I found this post on the diminishing marginal utility of stuff climbing Hacker News yesterday morning and it resonated with me both in general and for my trip.

Particular lifestyles more easily lend themselves to having less things. For example, computer programmers without families can live in a cheap apartment with not much more than a laptop computer, some t-shirts and jeans. Other professions are not as easy to do with less stuff, such as working in the financial industry because you tend to need suits, dress shirts, and ties for both work and social events.

Yet certainly it's much easier today with the digitization of many products to do with less stuff. I use a Kindle and iPad for reading instead of keeping mounds of paper books around. I watch movies on-demand instead of storing a library of DVDs. My pictures are in digital albums instead of physical photo albums.

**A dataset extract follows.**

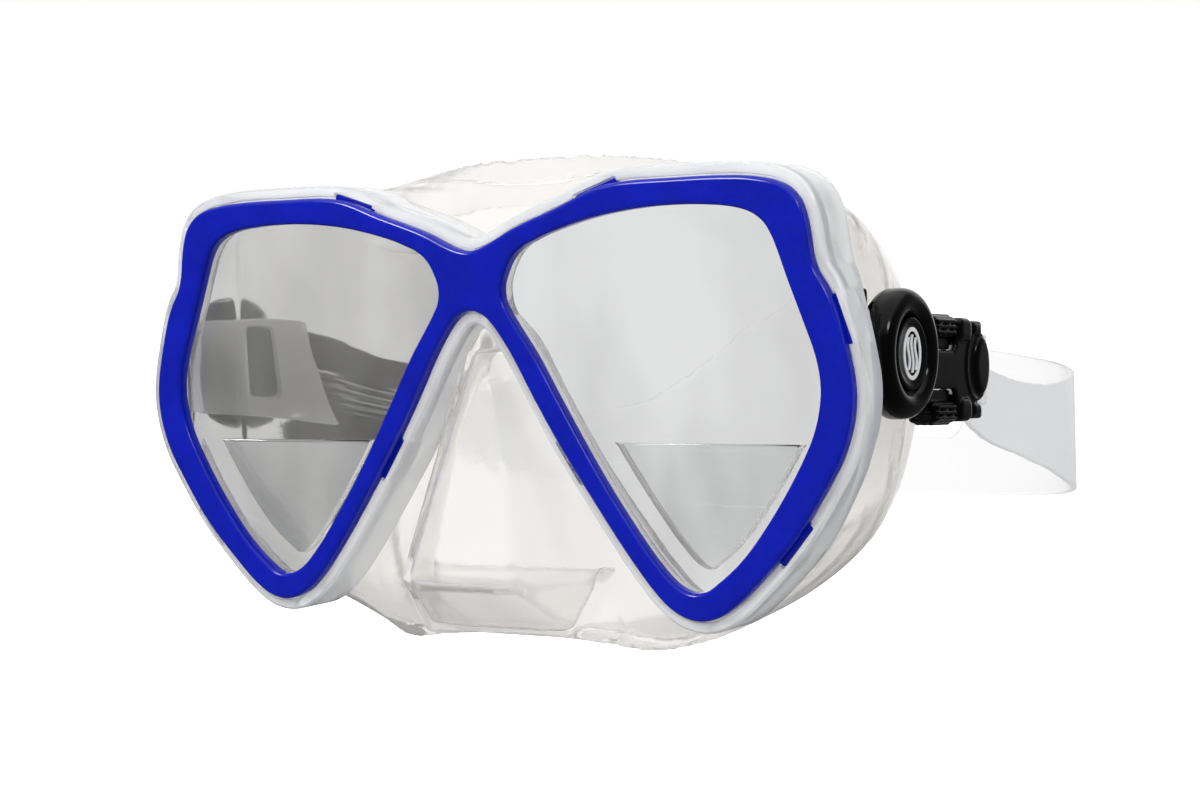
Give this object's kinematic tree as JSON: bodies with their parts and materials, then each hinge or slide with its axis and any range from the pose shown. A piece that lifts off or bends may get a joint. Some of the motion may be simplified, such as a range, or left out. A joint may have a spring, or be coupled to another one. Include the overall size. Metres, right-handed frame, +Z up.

However, that's not really the point of the post. Really what the author is getting at is that after a certain point of comfort with food, water, shelter, and entertainment options, there are less useful things available to purchase if you are not interested in big-ticket luxury items such as expensive cars or big houses stocked with furniture. What would really be worth purchasing is enhancements to ourselves, such as cures for ailments. The author brings up a vision deficiency he has. Certainly he'd be willing to pay thousands of dollars to fix that issue but there is no available cure today.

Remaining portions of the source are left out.